The economic growth has also been slowed by the social structure, which is more than 3000 years old. While the system is not as influential in the cities, rural communities have long been arranged based on castes. Outside the cities, the upper class usually lives in segregated colonies, the water wells are not shared, and everyone could marry only inside one’s caste.38 Even though the system is considered unjust by many people around the globe, it has remained unchanged, preventing people from getting the position they deserve. In 1950, discrimination based on castes had become illegal, and quotas in governmental and educational jobs for different castes were introduced.39 However, there is an opinion that the caste system would have disappeared; however, politicians often use it to gather votes.40 In brief, the caste system is one of the reasons for slow social progress in the country.

Another matter that influences the social processes in India is the strong institution of the family. It can be seen as both an advantage and a disadvantage. On the one hand, Indian families are a source of emotional and financial support for all the members, including extended family.41 Therefore, the misfortunes suffered by people living below the poverty line may be diminished by the support of relatives. Families also care for the elderly, and thus the government is not pressured to pay pensions. Even though it is a poor social index, the saved money can be invested in the development of other spheres. Additionally, healthy families usually mean high birth rates, which is considered as one of the advantages of the Indian economy.

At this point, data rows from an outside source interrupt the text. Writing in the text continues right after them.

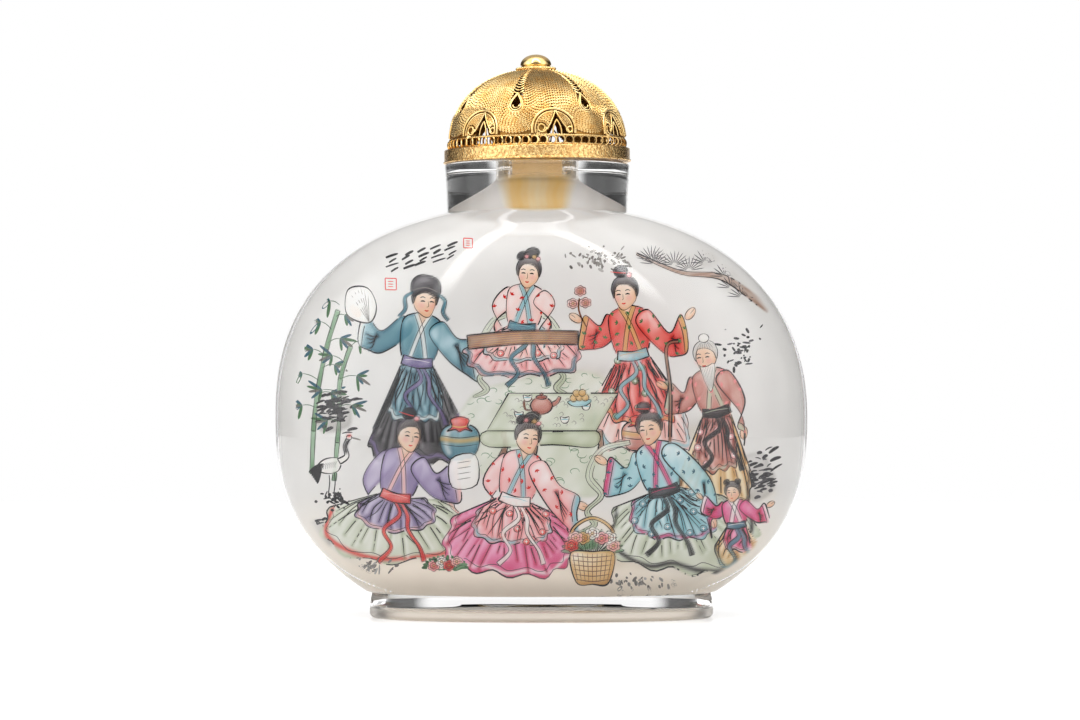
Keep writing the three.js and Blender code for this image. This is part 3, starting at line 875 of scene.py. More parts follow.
@dataclass(frozen=True)
class RobedFigure:
    """A calm figure in wide robes. Its joints are measured from the middle of its waist."""

    waist: Place
    head: Place
    hem: tuple[Place, ...]
    back_arm: Arm
    front_arm: Arm
    dress: Dress
    hair: Hair
    gaze: float = 0.5
    size: float = 1.3
    folds: int = 14
    tunic: float = 0.6
    scarf: Pigment | None = None

    def at(self, place: Place | np.ndarray) -> np.ndarray:
        """A place on the sheet from one measured from the waist."""
        return np.array(self.waist) + self.size * np.asarray(place, float)

    @property
    def lean(self) -> np.ndarray:
        """Direction from the waist to the head."""
        return unit(np.array(self.head, float))

    @property
    def right(self) -> np.ndarray:
        """Direction across the body, to its right in the picture."""
        return np.array([self.lean[1], -self.lean[0]])

    def paint(self, sheet: PaintedSheet) -> None:
        """Paints the figure from its back to its front.

        Args:
            sheet: what it is painted on.
        """
        chest = np.array(self.head) * 0.62
        if self.scarf:
            self.ribbons(sheet)
        self.sleeve(sheet, self.back_arm, chest - 1.6 * self.right)
        self.skirt(sheet)
        self.torso(sheet, chest)
        self.belt(sheet)
        self.face(sheet)
        self.sleeve(sheet, self.front_arm, chest + 1.6 * self.right)

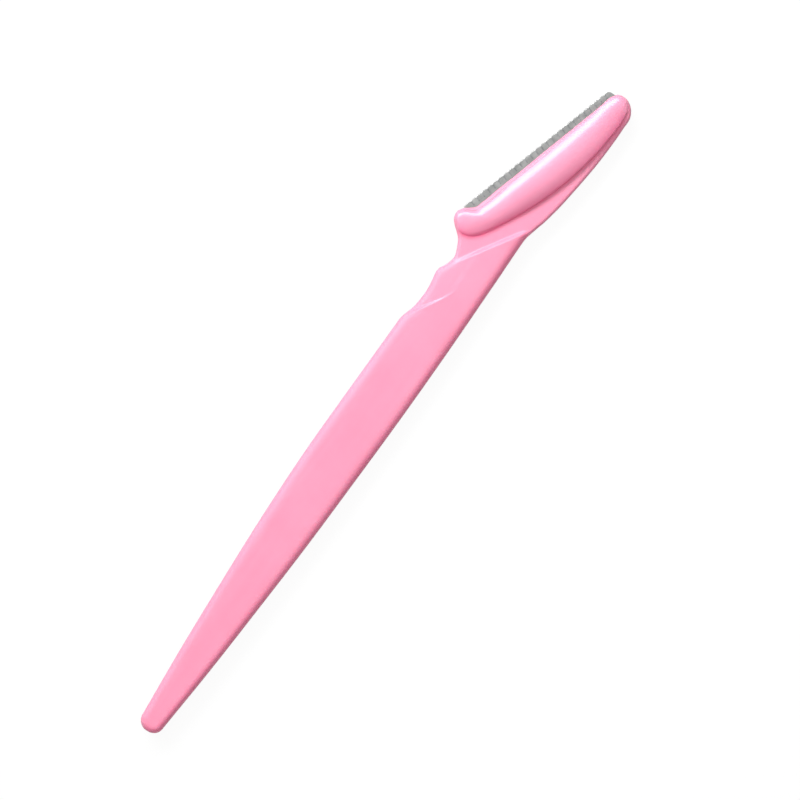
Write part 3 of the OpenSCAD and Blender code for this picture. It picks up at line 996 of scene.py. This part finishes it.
# Heights of the sky, 1 overhead and 0 level, between which its reflection goes from the grey to white
OVERHEAD = (0.3, 0.85)
# Half the side of the floor in metres, and its gap below the object
FLOOR_HALF_SIDE = 1.5
FLOOR_GAP = 0.01 * MM


def seen_directly(finish):
    """1 for what the camera, a reflection or a clear view meets, else 0."""
    camera, glossy, clear = (
        finish.node("ShaderNodeLightPath", {}, {}, f"Is {kind} Ray")
        for kind in ("Camera", "Glossy", "Transmission"))
    return finish.node("ShaderNodeMath", {"operation": "ADD", "use_clamp": True},
                       {0: camera, 1: glossy + clear})


def make_floor():
    mesh = bpy.data.meshes.new("floor")
    side, height = FLOOR_HALF_SIDE, cad_bounds[0].z - FLOOR_GAP
    corners = [(-side, -side, height), (side, -side, height), (side, side, height), (-side, side, height)]
    mesh.from_pydata(corners, [], [(0, 1, 2, 3)])
    floor = bpy.data.objects.new("floor", mesh)
    bpy.context.scene.collection.objects.link(floor)
    finish = Finish(bpy.data.materials.new("pale_floor"))
    grey = finish.node("ShaderNodeBsdfDiffuse", {}, {"Color": colour(FLOOR_GREY, FLOOR_GREY, FLOOR_GREY)})
    white = finish.node("ShaderNodeEmission", {}, {"Strength": 1.0})
    matt = finish.node("ShaderNodeBsdfDiffuse", {}, {"Color": colour(1.0, 1.0, 1.0)})
    shown = finish.node("ShaderNodeMixShader", {}, {0: SHADOW_SHARE, 1: white, 2: matt})
    mesh.materials.append(finish.surface(
        finish.node("ShaderNodeMixShader", {}, {0: seen_directly(finish), 1: grey, 2: shown})))


def make_world():
    world = bpy.data.worlds.new("studio")
    bpy.context.scene.world = world
    finish = Finish(world)
    camera_ray = finish.node("ShaderNodeLightPath", {}, {}, "Is Camera Ray")
    direction = finish.node("ShaderNodeTexCoord", {}, {}, "Generated")
    height = finish.node("ShaderNodeSeparateXYZ", {}, {0: direction}, "Z")
    white = finish.node("ShaderNodeMath", {"operation": "MAXIMUM"},
                        {0: camera_ray, 1: finish.between(height, *OVERHEAD)})
    strength = SURROUND + (1 - SURROUND) * (seen_directly(finish) * white)
    finish.node("ShaderNodeOutputWorld", {},
                {"Surface": finish.node("ShaderNodeBackground", {}, {"Strength": strength})})


# Camera: looks straight down, with the photograph's turn, and its width and middle on the grip's face
LENS = 200.0
SENSOR = 36.0
VIEW_TURN = math.radians(-55)
VIEW_WIDTH = 150.94
VIEW_MIDDLE = (78.66, -3.57)


def make_camera():
    data = bpy.data.cameras.new("camera")
    data.lens = LENS
    data.sensor_width = SENSOR
    data.clip_start = 0.01
    data.clip_end = 10.0
    camera = bpy.data.objects.new("camera", data)
    height = VIEW_WIDTH * LENS / SENSOR + GRIP_HALF
    camera.location = in_frame((*VIEW_MIDDLE, height))
    camera.rotation_euler = (0.0, 0.0, VIEW_TURN)
    bpy.context.scene.collection.objects.link(camera)
    bpy.context.scene.camera = camera


def make_lights():
    head = Vector(in_frame((HEAD_START[0], 0.0, 0.0)))
    middle = Vector(in_frame((VIEW_MIDDLE[0], 0.0, 0.0)))
    soft_light("window_softbox", head, azimuth=66, elevation=38, distance=0.5,
               size=(0.54, 0.18), radiance=9.6)
    soft_light("top_softbox", middle, azimuth=80, elevation=88, distance=1.2,
               size=(1.6, 1.6), radiance=0.765, mirrored=False)


make_camera()
make_world()
make_floor()
make_lights()

satin = pink_plastic("satin_pink_plastic", HANDLE_PINKS, roughness=0.48, polish=0.0,
                     grain_cell=0.16 * MM, grain_height=0.012 * MM)
glossy = pink_plastic("glossy_pink_plastic", COVER_PINKS, roughness=0.46, polish=0.85,
                      grain_cell=0.3 * MM, grain_height=0.003 * MM)
make_handle(satin)
make_front_cover(glossy)
make_back_cover(glossy)
make_guard(foil_steel(-HEAD_ANGLE))
finish_blade(bright_steel(-HEAD_ANGLE))

bpy.context.scene.view_settings.view_transform = "Standard"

On the other hand, patriarchal families usually support gender roles and limit the gender diversification of the workforce. In traditional Indian families, women typically do not work or receive an education.42 Females are seen as mothers and homemakers, who are to bring up the children, cook, and clean the house. Due to this tradition, India’s progress in fighting inequality has been a failure so far. As a result, women are underrepresented in the workforce and government. Urbanization and globalization influence the traditional views on the institution of the family, and young adults begin to restructure society in accordance with western values. However, it is unclear if the situation will change in the nearest future.


India is a country of controversy in both economic and social structures. It is a home of the oldest tradition and latest innovation at the same time. India has a large young workforce that is of high interest to western investors due to low wages and the knowledge of English. However, this workforce is low-skilled and sometimes cannot get too big cities due to poor infrastructure. Economic growth is the second highest in the world, and GDI has doubled during the previous five years. At the same time, there are hundreds of millions of people living below the poverty line. Due to the reformation of the education system, more people have access to high-quality education. Yet, less than a third of women have an education higher than secondary. The process of urbanization has led to the emergence of young specialists with advanced thought. Still, the caste system and strong family bonds interfere with the progress of society. All these controversies can explain the inconsistency and unsteadiness of Indian economic and social progress.